A Tale of Two Sisters is undoubtedly the first real answer to M. Night Shyamalan we are seeing from the Asian market. A quite complex psychological tale, it twists and turns in so many directions that it took me a while after watching it to fully work out exactly what had been going on. There is an obligatory twist (that many might see coming from this type of movie) but it occurs about halfway in, complicating the storyline instead of resolving it. Even when the final wrap up comes around, it is only in the final minutes of an extended act that we’re finally given any insight into the truth of what we have seen and still nothing is clear-cut without a little thought on the viewer’s part.

Where Two Sisters differs slightly from the norm is the way in which it never spells anything out definitively, which may come as a shock to more dumbed-down western sensibilities.

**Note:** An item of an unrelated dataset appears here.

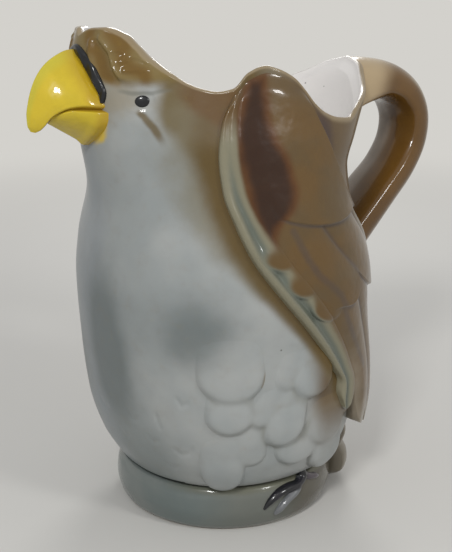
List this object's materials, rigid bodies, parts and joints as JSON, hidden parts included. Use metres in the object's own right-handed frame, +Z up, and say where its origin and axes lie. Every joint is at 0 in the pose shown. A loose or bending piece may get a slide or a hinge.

Director Ji-Woon Kim walks a fine line between giving you enough information to work things out yourself while never really explaining everything fully. It’s a brave move to credit your audience with enough brains to mull it over themselves without being utterly bamboozled when leaving the theatre but Kim just manages to pull it off. That it works is to his credit because in a movie like this, if things become too obvious too soon, it destroys half the enjoyment of trying to puzzle it all out alongside the characters.

As I mentioned in my opening, the pacing of Two Sisters is slow. Very slow. For the first fifteen or twenty minutes you might imagine you’re actually watching some weird "Little House On The Paddyfield" rural drama. Ji-Woon Kim never rushes anything, moving the camera slowly and deliberately, capturing both the lazy comfort of Japanese countryside in the summer and the weird forboding of the house beautifully. He never rushes to get anywhere to satisfy the ADHD crowd and the whole thing is pinned-down with an understated yet haunting piano-led score something akin to the style used in Cronenberg’s Spider. This, like in Spider, creates a weird subdued almost surreal atmosphere about the movie that some like myself might love but may bore others to tears. There are actually a few more parallels between this and Cronenberg's work but due to the potential for spoilers in both movies I won’t go into them.

Asian cinema lovers will probably lap this up even if it’s a slightly different brand of horror than everyone’s become accustomed to recently. Non Asian cinema lovers will probably find themselves bored by the lack of dynamic action, lack of scares, and the evil that is the reading of the subtitles.